Both men were taken into custody on Feb. 3.
The two are accused of fatally shooting six people – five of them members of a single family – during a pre-dawn Jan. 16 home invasion in the agricultural community of Goshen, about 35 miles southeast of Fresno. Tulare County Sheriff Mike Boudreaux has called the attack a targeted massacre.
Most of the victims were shot in the head, including a 72-year-old grandmother, Rosa Parraz, found kneeling at her bedside, and 10-month-old Nycholas Parraz and his 16-year-old mother, Alissa Parraz.
The precise motive remains under investigation. But authorities have said the killings appear gang-related.

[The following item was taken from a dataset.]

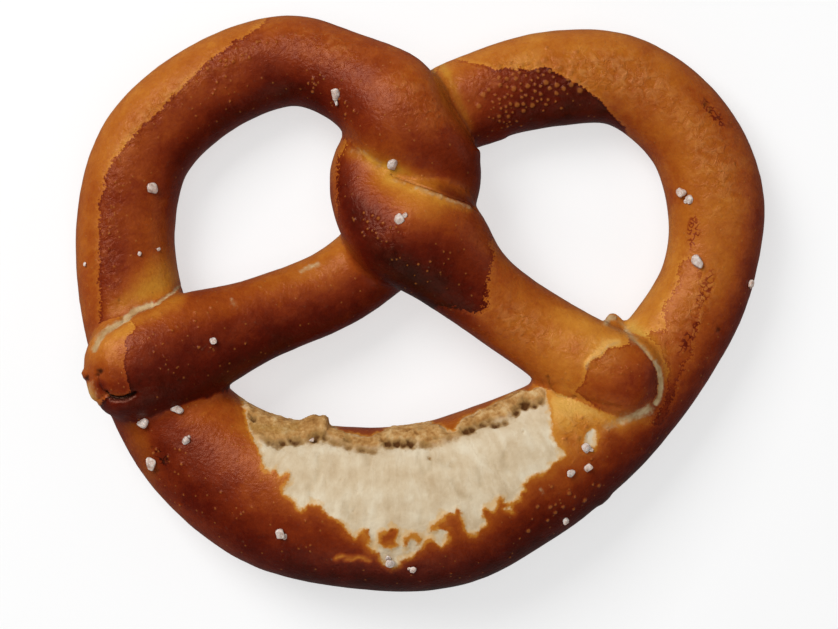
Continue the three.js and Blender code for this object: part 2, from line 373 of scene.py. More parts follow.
# Crust that browned more, or less, than the crust beside it, with an edge between: the places
# between which the outline counts, whether it is browner inside, how frayed its edge is, and
# the outline.
PATCHES = {
    "left_loop_band": ((8.5, 15.2), False, 0.65, (
        (267, 20), (262, 25), (255, 30), (248, 35), (243, 39), (234, 40), (231, 45),
        (222, 52), (210, 60), (205, 64), (197, 73), (188, 81), (181, 90), (171, 98),
        (162, 109), (152, 118), (148, 123), (143, 124), (140, 130), (130, 140), (122, 151),
        (112, 161), (111, 168), (104, 180), (106, 186), (104, 193), (98, 202), (101, 214),
        (99, 222), (100, 235), (98, 250), (100, 262), (98, 275), (101, 303), (100, 322),
        (96, 350), (50, 350), (50, 150), (150, 0), (265, 0),
    )),
    "left_arm_cap": ((0, 2.3), False, 0.5, (
        (136, 326), (134, 331), (126, 337), (125, 342), (127, 349), (124, 355), (124, 368),
        (127, 374), (127, 380), (130, 386), (131, 393), (122, 398), (111, 397), (105, 398),
        (101, 405), (96, 412), (60, 412), (60, 330), (110, 305),
    )),
    "right_loop": ((26, 30), True, 0.4, (
        (440, 60), (455, 59), (465, 61), (475, 64), (485, 65), (490, 68), (495, 71),
        (505, 68), (510, 68), (515, 71), (520, 68), (530, 72), (535, 69), (545, 67),
        (550, 69), (556, 73), (562, 76), (568, 79), (572, 83), (578, 84), (584, 88),
        (590, 93), (597, 98), (602, 103), (607, 109), (613, 116), (619, 122), (625, 128),
        (632, 150), (460, 170), (430, 90),
    )),
    "lump": ((30.6, 35), True, 0.9, (
        (338, 160), (337, 185), (338, 200), (338, 220), (330, 250), (340, 320), (410, 325),
        (438, 306), (448, 306), (455, 307), (462, 309), (470, 310), (475, 312), (482, 311),
        (484, 306), (490, 306), (484, 297), (488, 290), (486, 284), (490, 272), (490, 264),
        (494, 255), (489, 244), (500, 225), (490, 190), (440, 170), (380, 140), (350, 140),
    )),
    "lobe": ((35, 38), True, 0.45, (
        (574, 391), (580, 386), (585, 383), (584, 378), (587, 372), (586, 367), (590, 361),
        (595, 358), (602, 357), (604, 353), (608, 348), (620, 347), (630, 344), (628, 334),
        (634, 340), (642, 348), (650, 358), (656, 368), (658, 380), (657, 394), (652, 406),
        (642, 416), (625, 421), (608, 416), (596, 408), (586, 400),
    )),
    "beside_the_lobe": ((21.8, 25), True, 0.8, (
        (690, 258), (681, 262), (678, 276), (680, 285), (675, 290), (672, 297), (664, 304),
        (662, 309), (667, 311), (663, 316), (666, 322), (667, 330), (657, 331), (650, 331),
        (645, 338), (651, 345), (660, 352), (668, 365), (668, 385), (664, 405), (650, 424),
        (662, 424), (669, 410), (671, 400), (675, 392), (677, 380), (683, 370), (684, 362),
        (690, 360), (693, 350), (690, 340), (692, 330), (698, 325), (699, 315), (700, 305),
        (702, 295), (701, 282), (700, 272), (697, 262),
    )),
}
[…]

Boudreaux has said both defendants are members of the Nortenos, a primarily Mexican-American gang network affiliated with a prison-based criminal organization known as Nuestra Familia, Spanish for “our family.” He said two members of the Parraz family belonged to the rival Surenos, associated with a prison gang network known as the Mexican Mafia.
The Goshen murders came one week before the first of two unrelated mass shootings in California that left 11 people dead in the Los Angeles suburb of Monterey Park and seven more slain in the San Francisco Bay-area coastal town of Half Moon Bay.
Uriarte and Beard are both charged with six counts of first-degree murder and a host of “special allegations,” including gang-related offenses, that can lead to tougher sentencing if they are convicted. Each also is charged with a single count of unlawful possession of a firearm.